There’s also no statistical evidence to suggest that the world of K-12 education has become DeSantis’ dystopian nightmare, where critical race theory is lining white kids up against a wall and bopping them upside the head with a giant foam finger that reads “YOU’RE AN OPPRESSOR!” And yet Republican legislators keep pushing anti-CRT laws without demonstrating that they know the first thing about CRT.

Remember when Barack Obama felt compelled to show two forms of his birth certificate to combat lies that he was ineligible to be president? The birther lie was obviously based on racist nonsense that had more to do with him being a brown person with a foreign-sounding name than anything else. But enough people believed it, and as a sitting president, he felt he had to address it.

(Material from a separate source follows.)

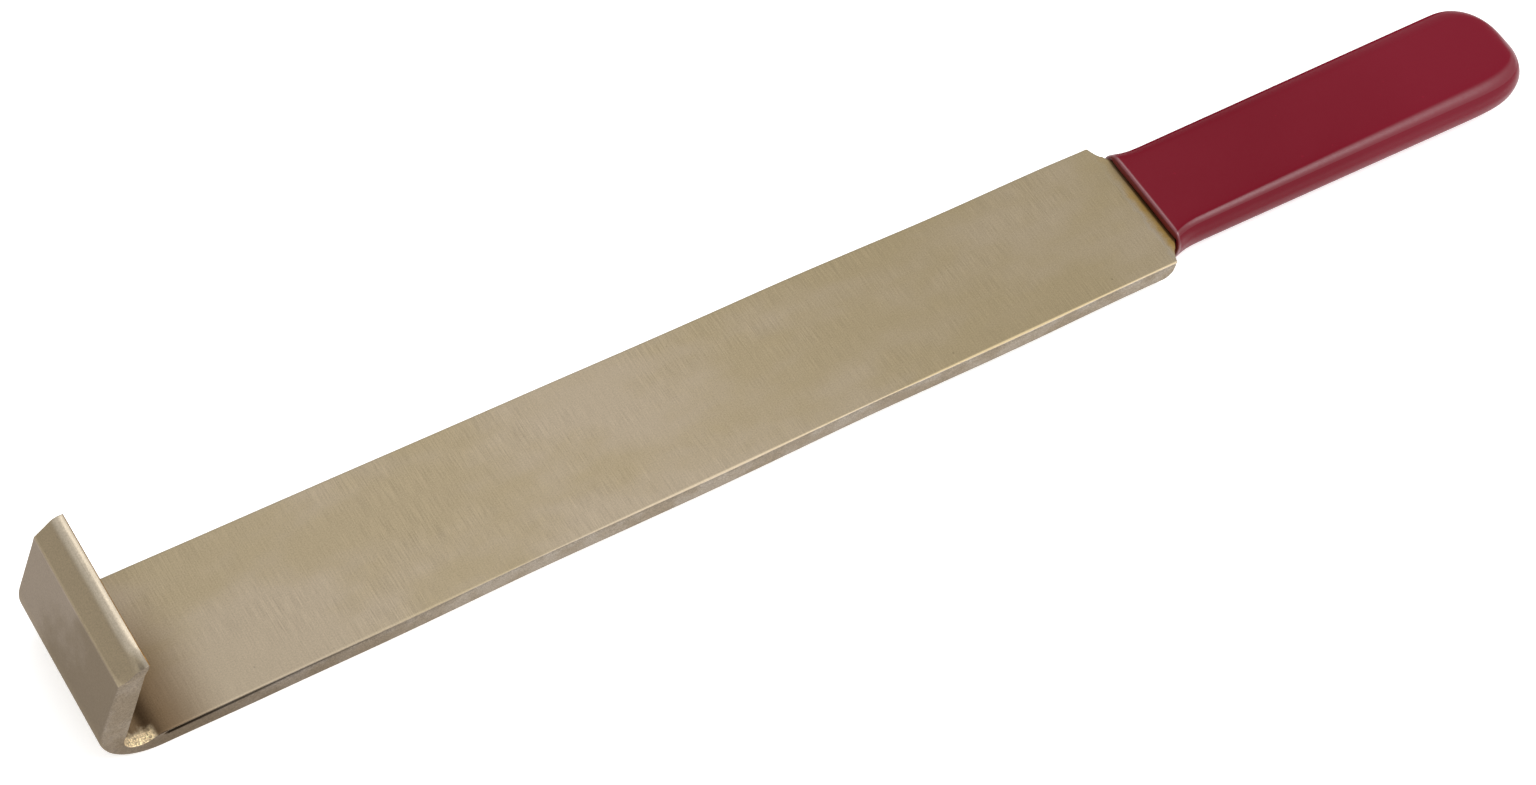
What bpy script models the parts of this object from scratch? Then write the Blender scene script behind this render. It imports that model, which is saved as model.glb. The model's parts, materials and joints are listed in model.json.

Meanwhile, not enough people were asking the much simpler question: Is the electoral process of the so-called best country in the world so flawed that there aren’t safeguards to ensure the person elected president is actually eligible to be president?

Obama wasn’t just the first Black president. He was the first president who was obligated to prove he was president, even after he was sworn in as president.

And to think, the fiercest cheerleader for the birther lie became president after Obama, and he spent four years lying incessantly while shouting “fake news” from every mountaintop he could find — with the entire right-wing world serving as his eternal echo.

We legitimize dishonesty when we treat demonstrable lies like they’re worthy of the same consideration as the demonstrable truth. It’s arguable that the very future of democracy hinges on the answer to a simple question:

What happened to the truth?

CORRECTION: A previous version of this story incorrectly said Herschel Walker ran for Georgia governor. He ran for U.S. Senate.